Alors nos libéraux ont soutenu un autre candidat "gauchisant", il s'agit de Gauck, pasteur évangélique de 72 ans, déjà candidat en 2010 pour la gauche, qui s'était montré capable de rassembler au-delà de son camp, et qui est malgré le fait qu'on le rattache à la gauche un "sans parti", pour que la Droite n'aie pas l'impression de livrer au camp opposé un poste qui leur revient (de peu, ils ont quand même la majorité à la Bundesversammlung).
Mais tout va vite: désormais, ce sont deux autres candidats qui ont (ou ont eu) le vent en poupe:
-d'abord Andreas Vosskuhe, président de la fameuse Cour Constitutionnelle allemande, basée à Karlsruhe.
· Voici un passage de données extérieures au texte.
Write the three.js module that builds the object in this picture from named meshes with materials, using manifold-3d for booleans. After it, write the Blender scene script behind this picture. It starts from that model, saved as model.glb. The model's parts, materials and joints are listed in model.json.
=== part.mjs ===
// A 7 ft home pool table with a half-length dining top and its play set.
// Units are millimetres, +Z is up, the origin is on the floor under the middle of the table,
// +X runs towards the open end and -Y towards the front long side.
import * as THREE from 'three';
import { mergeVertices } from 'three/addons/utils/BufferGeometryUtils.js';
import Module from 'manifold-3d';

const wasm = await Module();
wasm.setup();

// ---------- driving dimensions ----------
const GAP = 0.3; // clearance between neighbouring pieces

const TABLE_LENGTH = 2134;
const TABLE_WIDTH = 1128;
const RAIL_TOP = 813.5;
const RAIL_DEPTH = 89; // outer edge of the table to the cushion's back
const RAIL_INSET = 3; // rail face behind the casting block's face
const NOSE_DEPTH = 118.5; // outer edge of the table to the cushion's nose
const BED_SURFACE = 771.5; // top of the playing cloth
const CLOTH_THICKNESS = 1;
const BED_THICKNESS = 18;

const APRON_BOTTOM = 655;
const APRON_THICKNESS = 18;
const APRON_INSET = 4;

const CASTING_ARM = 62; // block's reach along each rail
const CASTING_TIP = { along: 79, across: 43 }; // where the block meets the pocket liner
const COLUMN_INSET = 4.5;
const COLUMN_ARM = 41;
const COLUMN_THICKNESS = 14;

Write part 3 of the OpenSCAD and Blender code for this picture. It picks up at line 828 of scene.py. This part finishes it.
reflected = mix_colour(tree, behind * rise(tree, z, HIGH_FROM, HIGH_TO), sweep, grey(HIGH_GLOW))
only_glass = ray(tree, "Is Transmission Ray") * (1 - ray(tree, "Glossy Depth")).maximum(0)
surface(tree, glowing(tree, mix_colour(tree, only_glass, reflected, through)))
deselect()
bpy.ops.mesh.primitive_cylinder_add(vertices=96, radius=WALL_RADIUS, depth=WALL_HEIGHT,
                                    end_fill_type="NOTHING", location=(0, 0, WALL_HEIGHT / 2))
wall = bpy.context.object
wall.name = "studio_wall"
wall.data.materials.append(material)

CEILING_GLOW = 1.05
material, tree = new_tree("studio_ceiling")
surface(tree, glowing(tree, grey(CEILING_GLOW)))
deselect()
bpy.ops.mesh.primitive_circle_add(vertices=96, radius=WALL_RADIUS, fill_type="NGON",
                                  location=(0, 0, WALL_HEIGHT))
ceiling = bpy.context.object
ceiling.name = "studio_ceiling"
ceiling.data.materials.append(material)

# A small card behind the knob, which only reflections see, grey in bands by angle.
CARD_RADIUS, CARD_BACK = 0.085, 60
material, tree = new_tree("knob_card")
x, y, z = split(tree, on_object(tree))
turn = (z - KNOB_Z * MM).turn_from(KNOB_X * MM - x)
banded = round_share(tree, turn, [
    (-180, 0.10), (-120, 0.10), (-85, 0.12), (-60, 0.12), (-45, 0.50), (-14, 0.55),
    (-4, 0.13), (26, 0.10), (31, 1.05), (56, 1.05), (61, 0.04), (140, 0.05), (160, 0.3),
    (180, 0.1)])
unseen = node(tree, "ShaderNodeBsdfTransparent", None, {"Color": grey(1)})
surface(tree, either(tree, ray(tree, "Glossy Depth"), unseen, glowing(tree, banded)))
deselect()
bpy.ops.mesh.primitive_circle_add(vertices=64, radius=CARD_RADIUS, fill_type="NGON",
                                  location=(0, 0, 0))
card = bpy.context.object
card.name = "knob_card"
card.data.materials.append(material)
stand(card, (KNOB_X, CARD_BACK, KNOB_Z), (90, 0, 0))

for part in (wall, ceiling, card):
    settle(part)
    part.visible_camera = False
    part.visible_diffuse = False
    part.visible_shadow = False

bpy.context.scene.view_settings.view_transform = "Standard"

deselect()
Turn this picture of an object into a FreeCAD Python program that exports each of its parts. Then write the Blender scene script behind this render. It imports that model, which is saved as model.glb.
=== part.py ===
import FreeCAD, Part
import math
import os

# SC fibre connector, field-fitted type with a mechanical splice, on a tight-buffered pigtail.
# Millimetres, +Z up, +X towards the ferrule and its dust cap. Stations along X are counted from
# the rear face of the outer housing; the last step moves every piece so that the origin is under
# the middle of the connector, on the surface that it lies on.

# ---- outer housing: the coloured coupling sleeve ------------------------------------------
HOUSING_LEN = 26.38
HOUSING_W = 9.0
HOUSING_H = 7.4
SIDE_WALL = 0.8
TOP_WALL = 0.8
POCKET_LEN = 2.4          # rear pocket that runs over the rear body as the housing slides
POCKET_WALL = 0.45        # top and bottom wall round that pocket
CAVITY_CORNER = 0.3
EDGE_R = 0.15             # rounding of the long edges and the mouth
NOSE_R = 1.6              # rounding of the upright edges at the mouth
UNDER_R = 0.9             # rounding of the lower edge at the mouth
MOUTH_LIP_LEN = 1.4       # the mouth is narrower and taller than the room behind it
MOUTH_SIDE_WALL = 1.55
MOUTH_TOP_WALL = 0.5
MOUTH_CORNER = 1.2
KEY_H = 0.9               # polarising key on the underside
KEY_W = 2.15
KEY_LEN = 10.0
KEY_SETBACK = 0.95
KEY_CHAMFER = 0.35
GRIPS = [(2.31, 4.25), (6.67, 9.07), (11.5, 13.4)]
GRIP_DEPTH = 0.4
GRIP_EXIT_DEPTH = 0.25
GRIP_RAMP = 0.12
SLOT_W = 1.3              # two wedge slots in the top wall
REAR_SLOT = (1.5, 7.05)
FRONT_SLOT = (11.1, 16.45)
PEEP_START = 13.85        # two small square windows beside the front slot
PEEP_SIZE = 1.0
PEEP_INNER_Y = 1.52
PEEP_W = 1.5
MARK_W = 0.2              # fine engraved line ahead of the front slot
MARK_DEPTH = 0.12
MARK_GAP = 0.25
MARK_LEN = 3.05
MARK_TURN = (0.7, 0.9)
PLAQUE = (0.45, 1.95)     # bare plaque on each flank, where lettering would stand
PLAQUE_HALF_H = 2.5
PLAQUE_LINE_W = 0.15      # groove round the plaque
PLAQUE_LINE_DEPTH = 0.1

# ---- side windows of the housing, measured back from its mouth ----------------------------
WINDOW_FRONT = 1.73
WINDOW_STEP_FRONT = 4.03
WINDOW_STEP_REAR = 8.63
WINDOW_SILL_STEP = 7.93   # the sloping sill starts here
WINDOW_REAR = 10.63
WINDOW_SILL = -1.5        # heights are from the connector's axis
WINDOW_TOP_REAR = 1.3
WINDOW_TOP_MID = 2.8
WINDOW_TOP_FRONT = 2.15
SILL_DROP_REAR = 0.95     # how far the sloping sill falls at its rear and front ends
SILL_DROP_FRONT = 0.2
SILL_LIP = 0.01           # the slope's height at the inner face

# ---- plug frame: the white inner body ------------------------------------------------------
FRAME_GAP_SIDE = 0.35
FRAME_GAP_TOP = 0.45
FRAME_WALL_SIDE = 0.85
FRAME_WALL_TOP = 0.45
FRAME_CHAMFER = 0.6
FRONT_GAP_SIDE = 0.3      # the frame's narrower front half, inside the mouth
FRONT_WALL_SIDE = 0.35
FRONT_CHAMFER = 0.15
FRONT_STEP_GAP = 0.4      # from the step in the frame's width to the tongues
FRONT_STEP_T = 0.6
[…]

Il incarne la légalité absolue, face aux déboires judiciaires du président sortant. Pour sa vie privée, il est marié aussi avec une juge et n'a pas d'enfants: pas trop de problèmes possibles. Politiquement aussi, il est idéal: nommé par le SPD (donc par les socialistes) à ce poste, il s'y est montré pourtant (l'article le dit) "libéral", dans un sens qu'il faut aussi et surtout prendre "économiquement". Problème: il a refusé.
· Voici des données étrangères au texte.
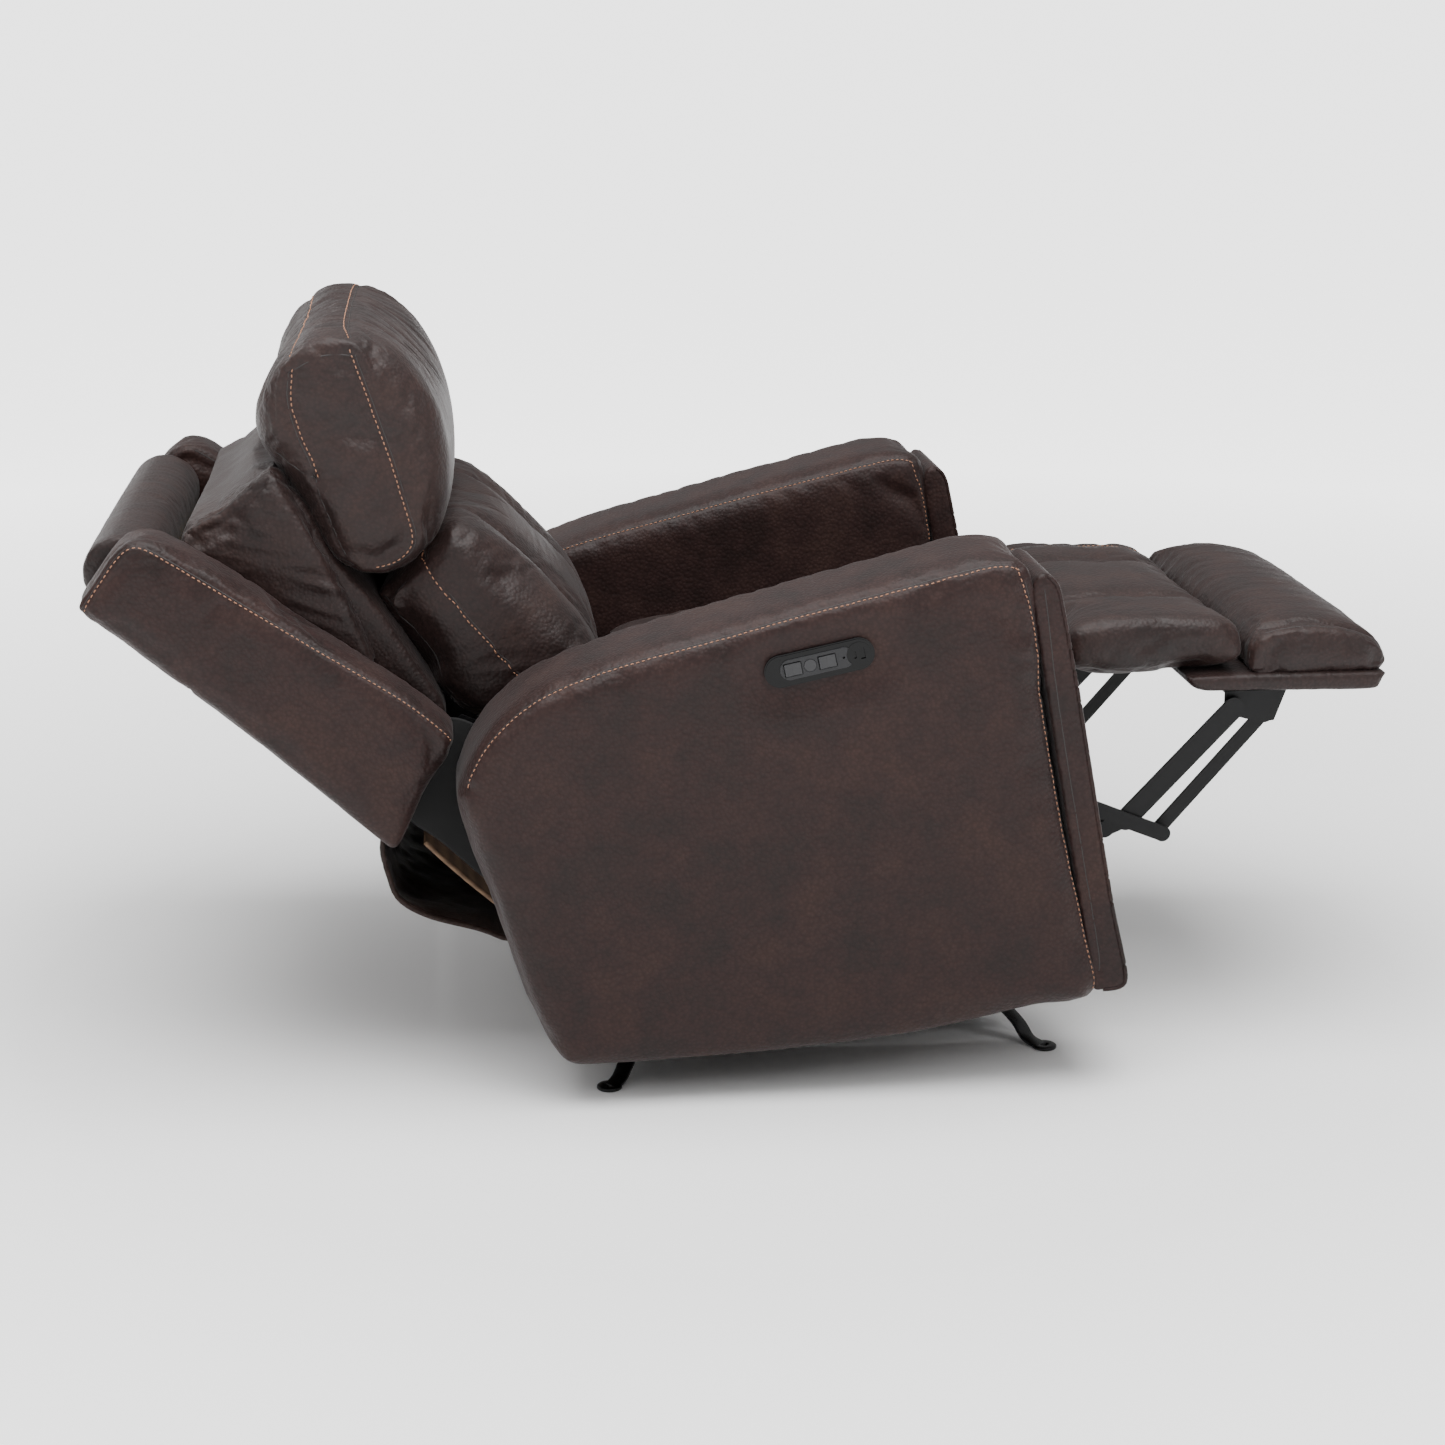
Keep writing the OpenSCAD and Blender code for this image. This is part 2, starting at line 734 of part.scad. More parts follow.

-ensuite: Norbert Lammert, président du Bundestag, politicien donc de la CDU, mais avec des sympathies de gauche, du fait de sa gestion qui a semblé juste et impartiale, et a défendu avec rigueur les droits de la Cour. Même si le gouvernement se méfie de lui, il est populaire au sein de la CDU. Il a donc un certain nombre d'avantages pour lui.
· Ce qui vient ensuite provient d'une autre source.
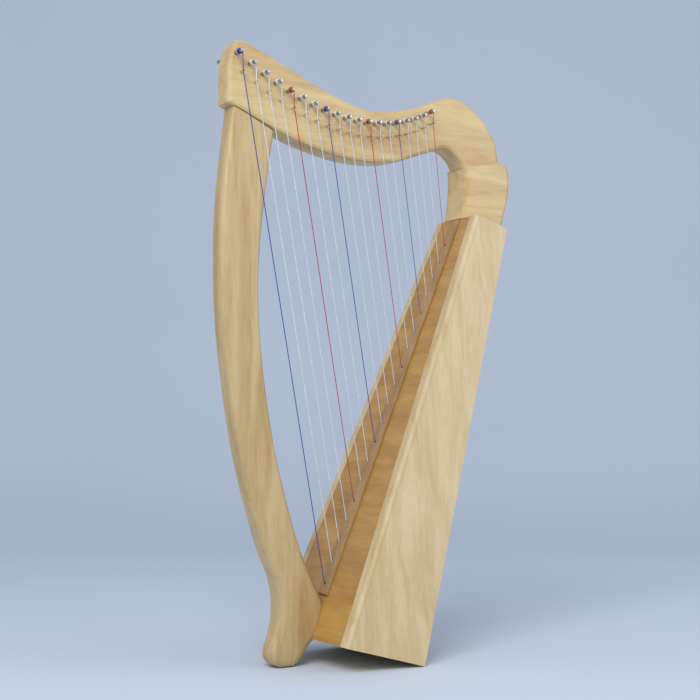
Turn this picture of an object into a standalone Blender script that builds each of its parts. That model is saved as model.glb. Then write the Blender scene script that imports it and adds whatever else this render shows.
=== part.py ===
"""A small lap harp of nineteen strings, modelled in metres with +Z up.

X runs from the pillar to the soundbox, -Y is the side of the neck that carries the strings, and the
origin is on the floor under the middle of the harp.
"""
import math

import bmesh
import bpy
from mathutils import Matrix, Vector

# Fits
GLUE_GAP = 0.0003
PIN_CLEARANCE = 0.0003

# Soundbox, in its own frame: X from front to back, Z along the box
BOX_FRONT_X = -0.0995
BOX_LEAN = math.radians(15.6)
BOX_LENGTH = 0.608
BOTTOM_DEPTH = 0.121
TOP_DEPTH = 0.055
FRONT_DRIFT = 0.0816
BOTTOM_HALF_WIDTH = 0.0926
TOP_HALF_WIDTH = 0.0466
SIDE_THICKNESS = 0.008
BOARD_THICKNESS = 0.005
BACK_THICKNESS = 0.004
END_THICKNESS = 0.010
EDGE_STRIP_WIDTH = 0.015
EDGE_STRIP_RISE = 0.001
EDGE_STRIP_ROUND = 0.0045
LINING_WIDTH = 0.016
LINING_DEPTH = 0.010
SOUND_HOLES = 4
SOUND_HOLE_SHARE = 0.34
SOUND_HOLE_SIDES = 20

# String rib and the rib behind the board
RIB_WIDTH = 0.021
RIB_THICKNESS = 0.004
RIB_ROUND = 0.0015
RIB_START = 0.058
INNER_RIB_WIDTH = 0.016
INNER_RIB_THICKNESS = 0.006
STRING_HOLE_RADIUS = 0.0015
STRING_HOLE_SIDES = 8

# Strings
STRING_COUNT = 19
LONGEST_STRING = 0.665
MIDDLE_STRING = 0.367
SHORTEST_STRING = 0.170
STRING_LEAN = math.radians(11.6)
BASS_RADIUS = 0.00062
TREBLE_RADIUS = 0.00040
FIRST_HOLE = 0.072
BASS_HOLE_STEP = 0.0289
TREBLE_HOLE_STEP = 0.0264
WINDING_TURNS = 2.5
POINTS_A_TURN = 8
WINDING_GAP = 0.00045
KNOT_SCALE = 3.2
HOLE_BEND = 0.0014

# Neck, pillar and shoulder: thickness across Y about one middle plane
FRAME_OFFSET = 0.008
NECK_THICKNESS = 0.033
PILLAR_THICKNESS = 0.031
SHOULDER_THICKNESS = 0.048
NECK_ROUND = 0.0045
PILLAR_ROUND = 0.008
SHOULDER_ROUND = 0.0055
JOINT_SLOPE = math.radians(12.5)
UNDERSIDE_SLOPE = math.radians(23.5)

# Pins
TUNING_PIN_RADIUS = 0.0025
TUNING_PIN_REACH = 0.017
TUNING_PIN_SIDES = 12
KEY_SQUARE = 0.0042
KEY_LENGTH = 0.015
PIN_TIP_ROUND = 0.0007
BRIDGE_PIN_RADIUS = 0.0016
BRIDGE_PIN_REACH = 0.0135
STRING_REACH = 0.011
BASS_PIN_GAP = 0.0240
TREBLE_PIN_GAP = 0.0155
PIN_ROW_LEAN = math.radians(16)

# Outlines of neck and shoulder, measured from the top front corner of the soundbox
NECK_END_X = -0.366
NECK_END_BOTTOM_Z = 0.1148
NECK_TOP = [
    (NECK_END_X, 0.165),
    (-0.3595, 0.188),
    (-0.345, 0.1968),
    (-0.292, 0.1780),
    (-0.225, 0.1512),
    (-0.152, 0.1341),
    (-0.082, 0.1465),
    (-0.015, 0.1719),
    (0.031, 0.1561),
    (0.062, 0.1212),
    (0.0704, 0.0876),
    (0.0715, 0.060),
]
NECK_UNDERSIDE = [
    (0.0062, 0.060),
    (0.0045, 0.0728),
    (-0.0050, 0.0868),
    (-0.0250, 0.0975),
    (-0.0500, 0.0900),
    (-0.1115, 0.0685),
    (-0.1765, 0.0624),
    (-0.2421, 0.0718),
    (-0.2880, 0.0846),
]
JOINT_HEIGHT = 0.0728
SHOULDER_INNER = [
    (-0.0060, -0.0180),
    (-0.0010, 0.0000),
    (0.0024, 0.0163),
    (0.0052, 0.0423),
    (0.0060, 0.0593),
    (0.0050, 0.0728),
]
SHOULDER_BACK = [
    (0.0720, 0.0877),
    (0.0815, 0.0820),
    (0.0845, 0.0590),
    (0.0827, 0.0393),
    (0.0767, 0.0153),
    (0.0600, -0.0380),
]

# Pillar edges: share of the height, and distance from the straight line between its ends
PILLAR_TOP_X = -0.3270
PILLAR_FOOT_X = -0.0420
PILLAR_FRONT = [(0.095, -0.0040), (0.150, 0.0020), (0.235, -0.0075), (0.410, -0.0120)]


def make_material(name, colour, roughness, metallic=0.0):
    """Return a Principled material, made once for each name."""
    material = bpy.data.materials.get(name)
    if material is None:
        material = bpy.data.materials.new(name)
        material.use_nodes = True
        shader = material.node_tree.nodes["Principled BSDF"]
        shader.inputs["Base Color"].default_value = (*colour, 1.0)
        shader.inputs["Roughness"].default_value = roughness
        shader.inputs["Metallic"].default_value = metallic
    return material


def new_object(name, mesh, group):
    """Put a mesh into the scene as a named object of one collection."""
    item = bpy.data.objects.new(name, mesh)
    group.objects.link(item)
    return item


def half_width(height):
    """Half the width of the soundbox at a height along it."""
    share = height / BOX_LENGTH
    return BOTTOM_HALF_WIDTH + (TOP_HALF_WIDTH - BOTTOM_HALF_WIDTH) * share


def front_at(height):
    """Distance of the soundboard's face from the box frame at a height along it."""
    return FRONT_DRIFT * height / BOX_LENGTH


def back_at(height):
    """Distance of the back's outer face from the box frame at a height along it."""
    share = height / BOX_LENGTH
    return front_at(height) + BOTTOM_DEPTH + (TOP_DEPTH - BOTTOM_DEPTH) * share


def box_to_world():
    """Matrix from the soundbox frame to the world: the lower back edge stands on the floor."""
    corner = Vector((BOX_FRONT_X, 0.0, BOTTOM_DEPTH * math.sin(BOX_LEAN)))
    return Matrix.Translation(corner) @ Matrix.Rotation(BOX_LEAN, 4, "Y")


def board_to_world():
    """Matrix of the soundboard's frame: X into the box, Z up along the board."""
    return box_to_world() @ Matrix.Rotation(math.atan2(FRONT_DRIFT, BOX_LENGTH), 4, "Y")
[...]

Encore un candidat éventuel: Thomas de Maizière, ministre de la Défense, même si la gauche a déclaré qu'elle n'accepterait pas comme candidat de coalition un ministre. Quant à la gauche, la balle est dans son camp, et les dissensions se font sentir. Elle met en avant tout du moins le fait qu'aucune femme n'ait encore été présentée. Les Verts pourraient aussi soutenir la Vice-Présidente du Bundestag, de leur parti, Katrin Göring-Eckhardt, ou les socialistes Christine Hohmann-Dennhardt, ancienne juge de la cour constitutionnelle.
Donc encore du suspense en perspective!